HONEYLAND de T. Kotevska et L. Stefanov

La belle histoire d’Honeyland est celle d’un outsider macédonien qui se retrouve double nominé aux Oscars et lauréat de trois prix au festival de Sundance 2019. Avec des plans qu’on croirait pensés par Terrence Malick, le duo de cinéastes part d’un banal conflit de voisinage en pleine nature pour en tirer un blockbuster documentaire à l’ère d’un chaos climatique toujours plus impitoyable.

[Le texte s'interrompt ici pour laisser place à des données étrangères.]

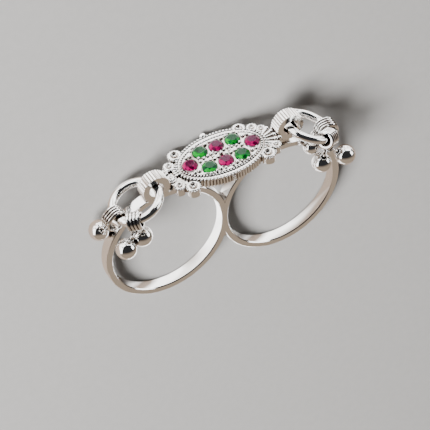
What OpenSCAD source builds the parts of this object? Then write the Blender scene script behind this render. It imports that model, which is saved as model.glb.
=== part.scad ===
// Two-finger ring: two round bands side by side under an oval plate of eight
// cut stones, with a bail, a round link and three ball drops at each end.
// It is drawn standing on its bands, with x along the plate, y along the
// fingers and z up, and laid down on the back edges of the bands at the end.

/* [Bands] */
// Inside diameter of each finger hole
finger_d = 17; // [16.6:0.1:17.4]
// Thickness of the band metal
band_t = 0.95; // [0.9:0.05:1.1]
// Width of a band along the finger
band_w = 1.75; // [1.6:0.05:2]
// Depth to which the two bands run into each other
band_join = 0.5; // [0.4:0.05:0.7]
// Bevel of the inner edges
bevel = 0.12; // [0.08:0.02:0.2]

/* [Plate] */
// Half length of the oval plate
plate_a = 6.4; // [6.3:0.05:6.6]
// Half width of the oval plate
plate_b = 4.03; // [3.95:0.05:4.2]
// Height of the fluted wall
plate_h = 1.5; // [1.4:0.05:1.6]
// Flutes around the wall
flutes = 76; // [60:2:90]
// Height of the stones' widest line above the centre of the bands
top_z = 11.7; // [11.6:0.05:11.9]
// Lean of the soldered top, right end up, in degrees
top_lean = 4.3; // [3:0.1:5]
// Turn of the plate in its own plane, in degrees
plate_turn = -4; // [-5:0.5:0]

/* [Stones] */
// Diameter of a stone
stone_d = 2.15; // [2:0.01:2.16]
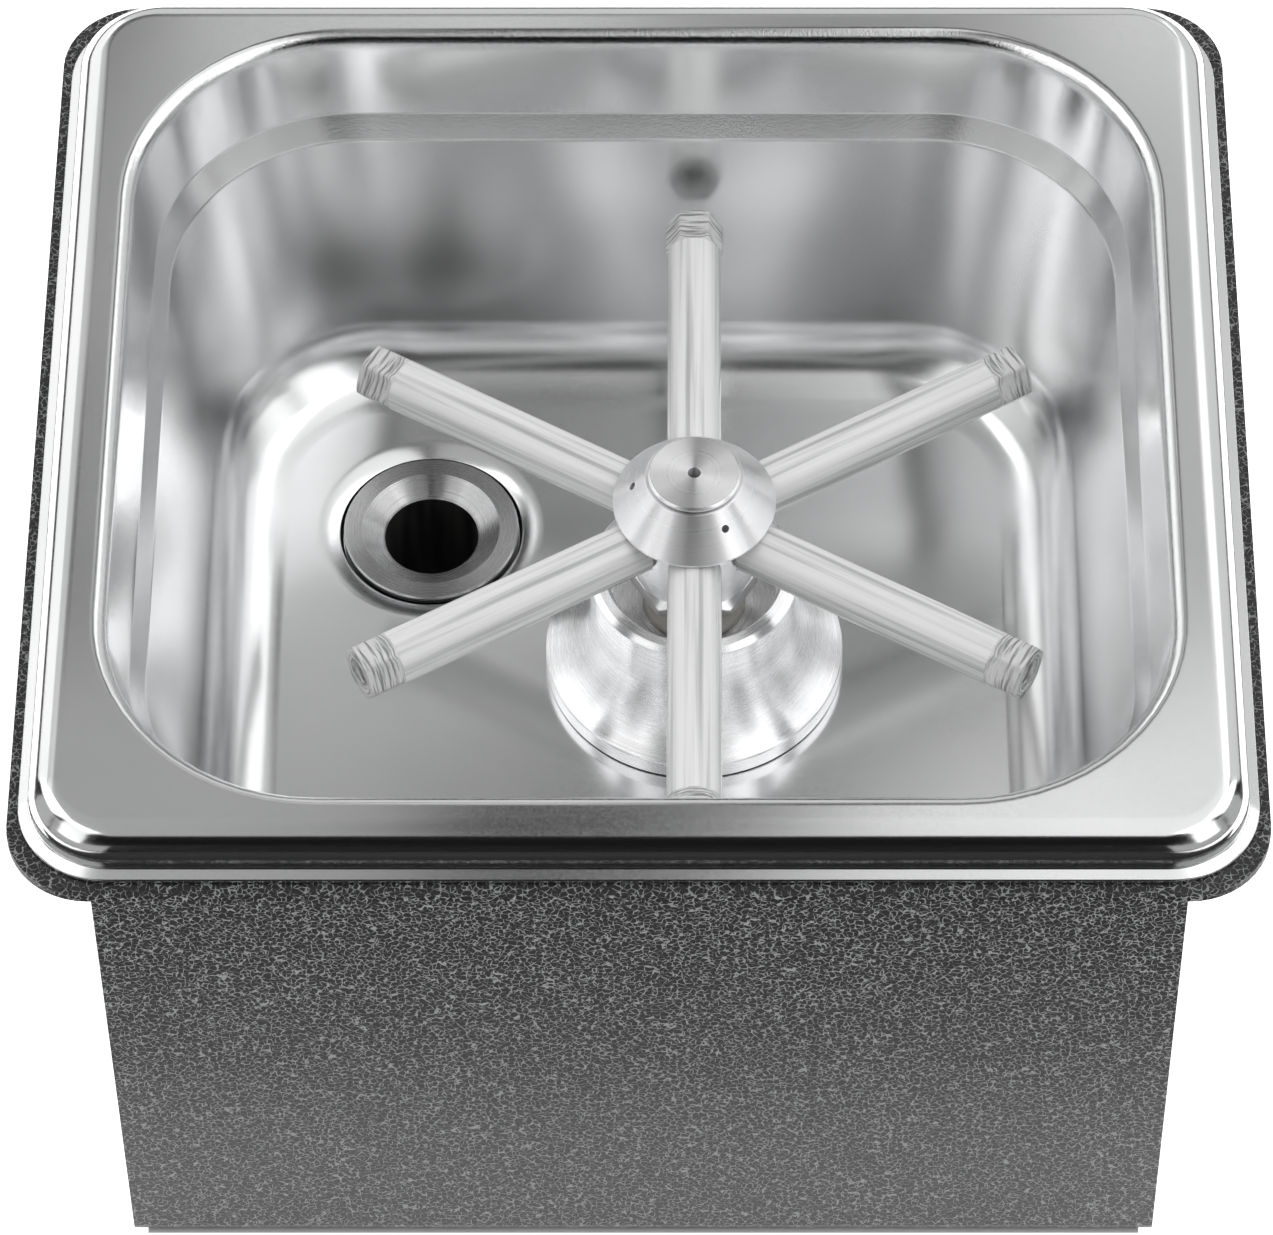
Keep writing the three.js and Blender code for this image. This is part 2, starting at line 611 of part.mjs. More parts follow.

Comme toute bonne histoire, Honeyland commence par un conflit, larvé. D’un côté, Hatidze Muratova, de l’autre Hussein Sam.Entre l’apicultrice traditionnelle perchée dans les collines de Macédoine du Nord, et son voisin aux envies de gros sous et aux méthodes capitalistes impitoyables, l’harmonie a toujours semblé impossible : elle a dédié sa vie à cette colonie d’abeilles produisant un délicieux miel en quantité réduite. Il a mis en danger ses récoltes en ne respectant aucune des règles permettant de prendre soin de la nature environnante. Près de quatre ans après le début du tournage, les deux paysans n’ont jamais vraiment réussi à s’accorder. Sauf que maintenant, « cet endroit et ces gens sont différents », place Ljubomir Stefanov, l’un des deux co-réalisateurs, au New York Times. La production a trouvé une jolie petite maison à Hatidze Muratova dans le village de Dorfulija. Pour Hussein Sam, c’est un nouveau camion et des travaux pour la cheminée que l’équipe du film a financés. Le producteur du film Atanas Georgiev, s’en explique : « Quand tout s’est emballé, on s’est dit qu’on devait faire quelque chose pour eux. C’est une façon de les remercier. » Des dépenses impossibles à imaginer il y a encore quatre ans, quand les deux réalisateurs, Tamara Kotevska et Ljubomir Stefanov, et deux chefs opérateurs, Samir Ljuma et Fejmi Daut, se sont lancés dans l’aventure. « Maintenant, tout le monde sent que beaucoup de choses ont changé », continue le réalisateur.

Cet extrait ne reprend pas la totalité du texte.